## Exercise requirements
Extract all of the data and reproduce it precisely.

── Source records ──

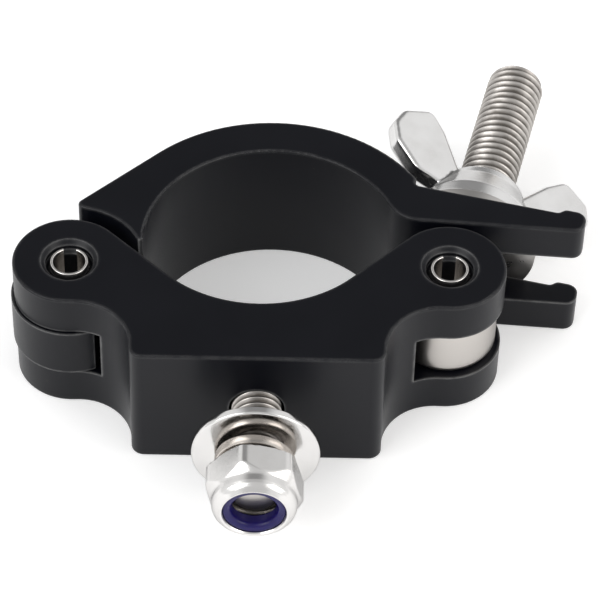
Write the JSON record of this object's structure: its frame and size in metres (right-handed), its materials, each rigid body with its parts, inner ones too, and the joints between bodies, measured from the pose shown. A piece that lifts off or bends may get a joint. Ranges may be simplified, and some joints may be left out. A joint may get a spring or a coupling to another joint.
{
  "type": "half-coupler pipe clamp",
  "caption": "Two-piece hinged pipe clamp whose swinging jaw is closed by an eye bolt and wing nut, with a washered stud and lock nut on its flat base.",
  "frame": {"origin": "centre of the tube that the saddle holds, halfway through the clamp's width", "axes": "+Z along the held tube, +Y from the saddle towards the jaw, +X from the hinge pin to the eye-bolt pin"},
  "size_m": [0.1166, 0.1205, 0.029],
  "materials": {
    "black_coat": "satin black coat over extruded aluminium",
    "pin_steel": "bright rolled spring steel",
    "bolt_steel": "bright stainless with rolled threads",
    "washer_steel": "bright stamped stainless",
    "cast_plated": "tumbled and polished casting",
    "nut_steel": "bright cold-formed stainless",
    "nylon": "moulded blue nylon"
  },
  "bodies": {
    "clamp_base": {"base_body": "black_coat", "hinge_roll_pin": "pin_steel", "eye_bolt_roll_pin": "pin_steel", "mounting_bolt": "bolt_steel"},
    "jaw": {"swing_jaw": "black_coat"},
    "swing_bolt": {"eye_bolt": "bolt_steel"},
    "nut_seat": {"wing_nut_washer": "washer_steel"},
    "closing_nut": {"wing_nut": "cast_plated"},
    "stud_washers": {"mounting_washer": "washer_steel", "spring_washer": "washer_steel"},
    "stud_nut": {"lock_nut": "nut_steel", "nylon_insert": "nylon"}
  },
  "joints": [
    {"name": "jaw_hinge", "type": "hinge", "parent": "clamp_base", "child": "jaw", "pos_m": [-0.0371, -0.015, 0], "axis": [0, 0, 1], "range_deg": [0, 24.6]},
    {"name": "eye_bolt_swing", "type": "hinge", "parent": "clamp_base", "child": "swing_bolt", "pos_m": [0.0371, -0.015, 0], "axis": [0, 0, 1], "range_deg": [0, 24.6]},
    {"name": "wing_nut_travel", "type": "slide", "parent": "swing_bolt", "child": "nut_seat", "axis": [0.2385, 0.9711, 0], "range_m": [0, 0.0316]},
    {"name": "wing_nut_turn", "type": "hinge", "parent": "nut_seat", "child": "closing_nut", "pos_m": [0.0371, -0.015, 0], "axis": [0.2385, 0.9711, 0], "range_deg": [0, 6480]},
    {"name": "mounting_nut_travel", "type": "slide", "parent": "clamp_base", "child": "stud_washers", "axis": [0, 1, 0], "range_m": [-0.0051, 0.01]},
    {"name": "mounting_nut_turn", "type": "hinge", "parent": "stud_washers", "child": "stud_nut", "pos_m": [0, -0.04, 0], "axis": [0, 1, 0], "range_deg": [-1200, 2376]}
  ],
  "couplings": [
    {"joint": "wing_nut_travel", "follows": "wing_nut_turn", "m_per_rad": 0.00027852},
    {"joint": "jaw_hinge", "follows": "wing_nut_turn", "ratio": 0.0037791},
    {"joint": "eye_bolt_swing", "follows": "wing_nut_turn", "ratio": 0.0037791},
    {"joint": "mounting_nut_travel", "follows": "mounting_nut_turn", "m_per_rad": 0.00023873}
  ]
}
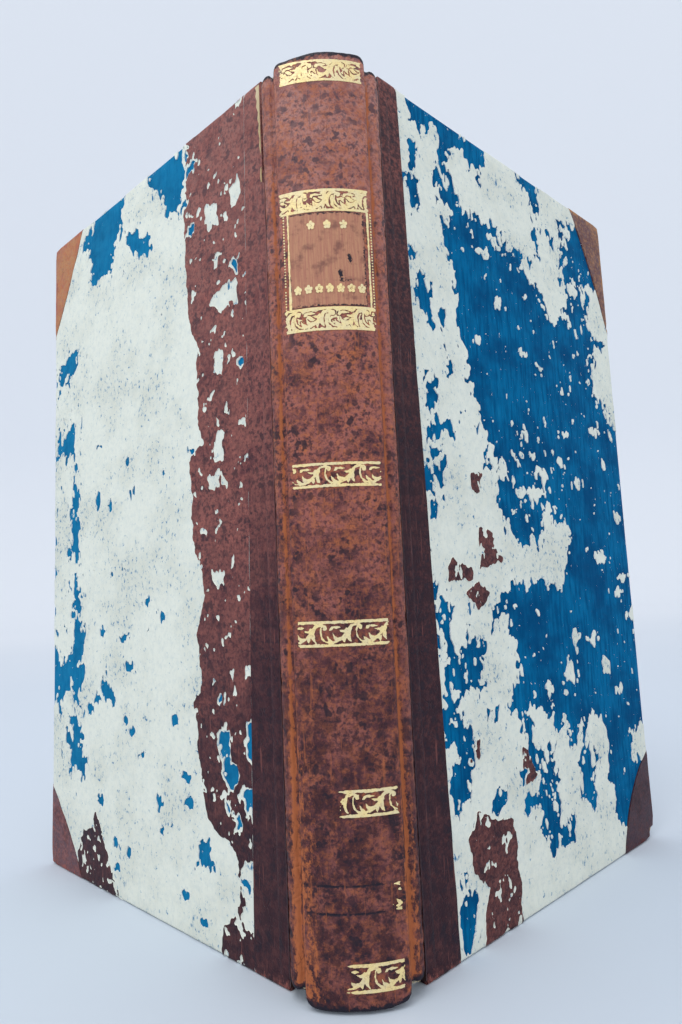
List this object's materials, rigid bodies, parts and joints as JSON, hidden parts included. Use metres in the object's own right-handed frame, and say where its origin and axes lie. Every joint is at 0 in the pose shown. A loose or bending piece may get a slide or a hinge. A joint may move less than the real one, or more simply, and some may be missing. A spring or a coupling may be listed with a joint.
{
  "type": "antique leather book",
  "caption": "Small half-leather book standing on its tail with both covers part open, a smooth gilt spine, torn blue paper sides and leather corners.",
  "frame": {"origin": "on the ground below the middle of the bounding box of the standing book, covers open as at rest", "axes": "+Z from tail to head, +Y from the spine towards the fore-edge of the leaves, +X towards the front cover"},
  "size_m": [0.159, 0.0966, 0.17],
  "materials": {
    "leaves": "matt, aged, trimmed edges",
    "endpaper": "matt, aged, laid",
    "hemp_cord": "matt twisted thread",
    "endband_thread": "matt sewn thread",
    "lining_card": "matt",
    "mottled_leather": "polished, sprinkled dark, rubbed orange at the ridges",
    "strip_leather": "polished, mottled dark",
    "corner_leather": "worn, mottled",
    "label_leather": "smooth, fine upright grain",
    "gold_leaf": "old gold leaf, partly worn off",
    "pasteboard": "matt, fibrous",
    "blue_paper": "brushed blue, slightly glazed",
    "torn_paper": "matt torn core with a brown glazed face in places"
  },
  "bodies": {
    "book_block": {"text_block": "leaves", "front_flyleaf": "endpaper", "back_flyleaf": "endpaper", "sewing_cords": "hemp_cord", "head_endband": "endband_thread", "tail_endband": "endband_thread", "spine_lining": "lining_card", "spine_leather": "mottled_leather", "title_label": "label_leather", "gilt_bands": "gold_leaf"},
    "front_cover": {"front_board": "pasteboard", "front_cord_slips": "hemp_cord", "front_leather_strip": "strip_leather", "front_head_corner": "corner_leather", "front_tail_corner": "corner_leather", "front_side_paper": "blue_paper", "front_torn_paper": "torn_paper", "front_pastedown": "endpaper"},
    "back_cover": {"back_board": "pasteboard", "back_cord_slips": "hemp_cord", "back_leather_strip": "strip_leather", "back_head_corner": "corner_leather", "back_tail_corner": "corner_leather", "back_side_paper": "blue_paper", "back_torn_paper": "torn_paper", "back_pastedown": "endpaper"}
  },
  "joints": [
    {"name": "front_cover_hinge", "type": "hinge", "parent": "book_block", "child": "front_cover", "pos_m": [0.01172, -0.04111, 0.085], "axis": [0, 0, -1], "range_deg": [-47.5, 132.5]},
    {"name": "back_cover_hinge", "type": "hinge", "parent": "book_block", "child": "back_cover", "pos_m": [-0.01172, -0.04111, 0.085], "axis": [0, 0, 1], "range_deg": [-47.5, 132.5]}
  ]
}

───

## Response to the task
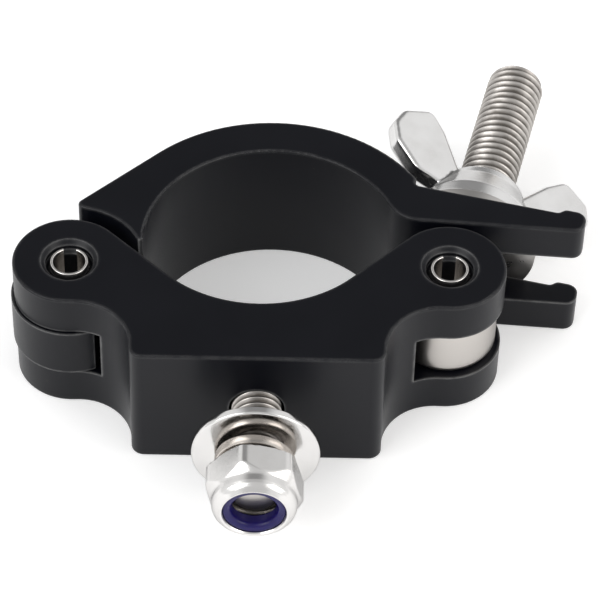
Write the JSON record of this object's structure: its frame and size in metres (right-handed), its materials, each rigid body with its parts, inner ones too, and the joints between bodies, measured from the pose shown. A piece that lifts off or bends may get a joint. Ranges may be simplified, and some joints may be left out. A joint may get a spring or a coupling to another joint.
{
  "type": "half-coupler pipe clamp",
  "caption": "Two-piece hinged pipe clamp whose swinging jaw is closed by an eye bolt and wing nut, with a washered stud and lock nut on its flat base.",
  "frame": {"origin": "centre of the tube that the saddle holds, halfway through the clamp's width", "axes": "+Z along the held tube, +Y from the saddle towards the jaw, +X from the hinge pin to the eye-bolt pin"},
  "size_m": [0.1166, 0.1205, 0.029],
  "materials": {
    "black_coat": "satin black coat over extruded aluminium",
    "pin_steel": "bright rolled spring steel",
    "bolt_steel": "bright stainless with rolled threads",
    "washer_steel": "bright stamped stainless",
    "cast_plated": "tumbled and polished casting",
    "nut_steel": "bright cold-formed stainless",
    "nylon": "moulded blue nylon"
  },
  "bodies": {
    "clamp_base": {"base_body": "black_coat", "hinge_roll_pin": "pin_steel", "eye_bolt_roll_pin": "pin_steel", "mounting_bolt": "bolt_steel"},
    "jaw": {"swing_jaw": "black_coat"},
    "swing_bolt": {"eye_bolt": "bolt_steel"},
    "nut_seat": {"wing_nut_washer": "washer_steel"},
    "closing_nut": {"wing_nut": "cast_plated"},
    "stud_washers": {"mounting_washer": "washer_steel", "spring_washer": "washer_steel"},
    "stud_nut": {"lock_nut": "nut_steel", "nylon_insert": "nylon"}
  },
  "joints": [
    {"name": "jaw_hinge", "type": "hinge", "parent": "clamp_base", "child": "jaw", "pos_m": [-0.0371, -0.015, 0], "axis": [0, 0, 1], "range_deg": [0, 24.6]},
    {"name": "eye_bolt_swing", "type": "hinge", "parent": "clamp_base", "child": "swing_bolt", "pos_m": [0.0371, -0.015, 0], "axis": [0, 0, 1], "range_deg": [0, 24.6]},
    {"name": "wing_nut_travel", "type": "slide", "parent": "swing_bolt", "child": "nut_seat", "axis": [0.2385, 0.9711, 0], "range_m": [0, 0.0316]},
    {"name": "wing_nut_turn", "type": "hinge", "parent": "nut_seat", "child": "closing_nut", "pos_m": [0.0371, -0.015, 0], "axis": [0.2385, 0.9711, 0], "range_deg": [0, 6480]},
    {"name": "mounting_nut_travel", "type": "slide", "parent": "clamp_base", "child": "stud_washers", "axis": [0, 1, 0], "range_m": [-0.0051, 0.01]},
    {"name": "mounting_nut_turn", "type": "hinge", "parent": "stud_washers", "child": "stud_nut", "pos_m": [0, -0.04, 0], "axis": [0, 1, 0], "range_deg": [-1200, 2376]}
  ],
  "couplings": [
    {"joint": "wing_nut_travel", "follows": "wing_nut_turn", "m_per_rad": 0.00027852},
    {"joint": "jaw_hinge", "follows": "wing_nut_turn", "ratio": 0.0037791},
    {"joint": "eye_bolt_swing", "follows": "wing_nut_turn", "ratio": 0.0037791},
    {"joint": "mounting_nut_travel", "follows": "mounting_nut_turn", "m_per_rad": 0.00023873}
  ]
}
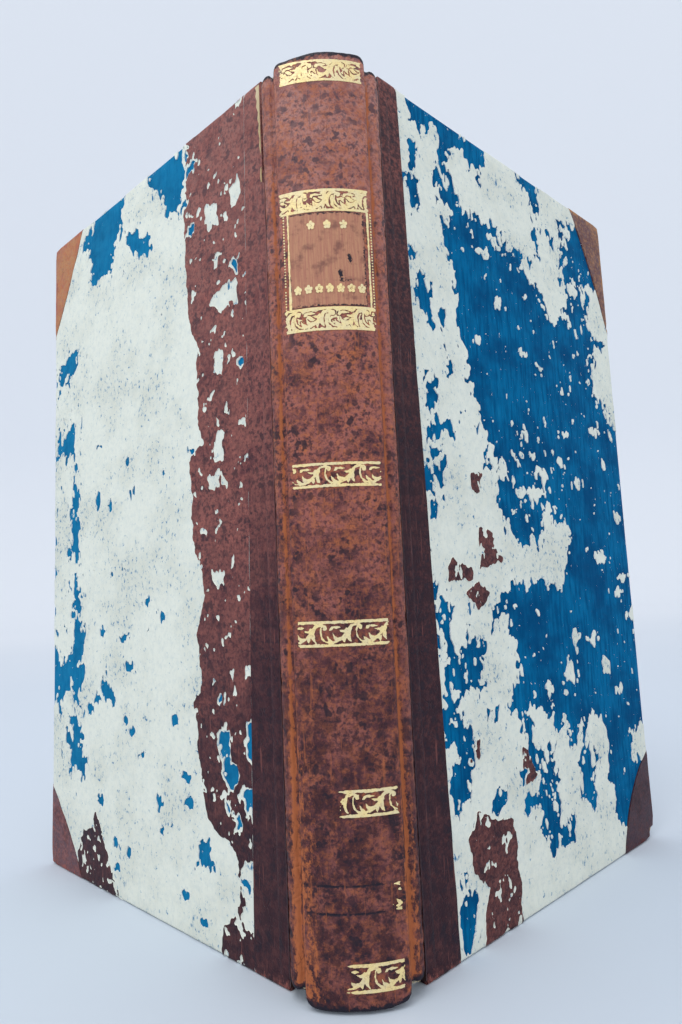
List this object's materials, rigid bodies, parts and joints as JSON, hidden parts included. Use metres in the object's own right-handed frame, and say where its origin and axes lie. Every joint is at 0 in the pose shown. A loose or bending piece may get a slide or a hinge. A joint may move less than the real one, or more simply, and some may be missing. A spring or a coupling may be listed with a joint.
{
  "type": "antique leather book",
  "caption": "Small half-leather book standing on its tail with both covers part open, a smooth gilt spine, torn blue paper sides and leather corners.",
  "frame": {"origin": "on the ground below the middle of the bounding box of the standing book, covers open as at rest", "axes": "+Z from tail to head, +Y from the spine towards the fore-edge of the leaves, +X towards the front cover"},
  "size_m": [0.159, 0.0966, 0.17],
  "materials": {
    "leaves": "matt, aged, trimmed edges",
    "endpaper": "matt, aged, laid",
    "hemp_cord": "matt twisted thread",
    "endband_thread": "matt sewn thread",
    "lining_card": "matt",
    "mottled_leather": "polished, sprinkled dark, rubbed orange at the ridges",
    "strip_leather": "polished, mottled dark",
    "corner_leather": "worn, mottled",
    "label_leather": "smooth, fine upright grain",
    "gold_leaf": "old gold leaf, partly worn off",
    "pasteboard": "matt, fibrous",
    "blue_paper": "brushed blue, slightly glazed",
    "torn_paper": "matt torn core with a brown glazed face in places"
  },
  "bodies": {
    "book_block": {"text_block": "leaves", "front_flyleaf": "endpaper", "back_flyleaf": "endpaper", "sewing_cords": "hemp_cord", "head_endband": "endband_thread", "tail_endband": "endband_thread", "spine_lining": "lining_card", "spine_leather": "mottled_leather", "title_label": "label_leather", "gilt_bands": "gold_leaf"},
    "front_cover": {"front_board": "pasteboard", "front_cord_slips": "hemp_cord", "front_leather_strip": "strip_leather", "front_head_corner": "corner_leather", "front_tail_corner": "corner_leather", "front_side_paper": "blue_paper", "front_torn_paper": "torn_paper", "front_pastedown": "endpaper"},
    "back_cover": {"back_board": "pasteboard", "back_cord_slips": "hemp_cord", "back_leather_strip": "strip_leather", "back_head_corner": "corner_leather", "back_tail_corner": "corner_leather", "back_side_paper": "blue_paper", "back_torn_paper": "torn_paper", "back_pastedown": "endpaper"}
  },
  "joints": [
    {"name": "front_cover_hinge", "type": "hinge", "parent": "book_block", "child": "front_cover", "pos_m": [0.01172, -0.04111, 0.085], "axis": [0, 0, -1], "range_deg": [-47.5, 132.5]},
    {"name": "back_cover_hinge", "type": "hinge", "parent": "book_block", "child": "back_cover", "pos_m": [-0.01172, -0.04111, 0.085], "axis": [0, 0, 1], "range_deg": [-47.5, 132.5]}
  ]
}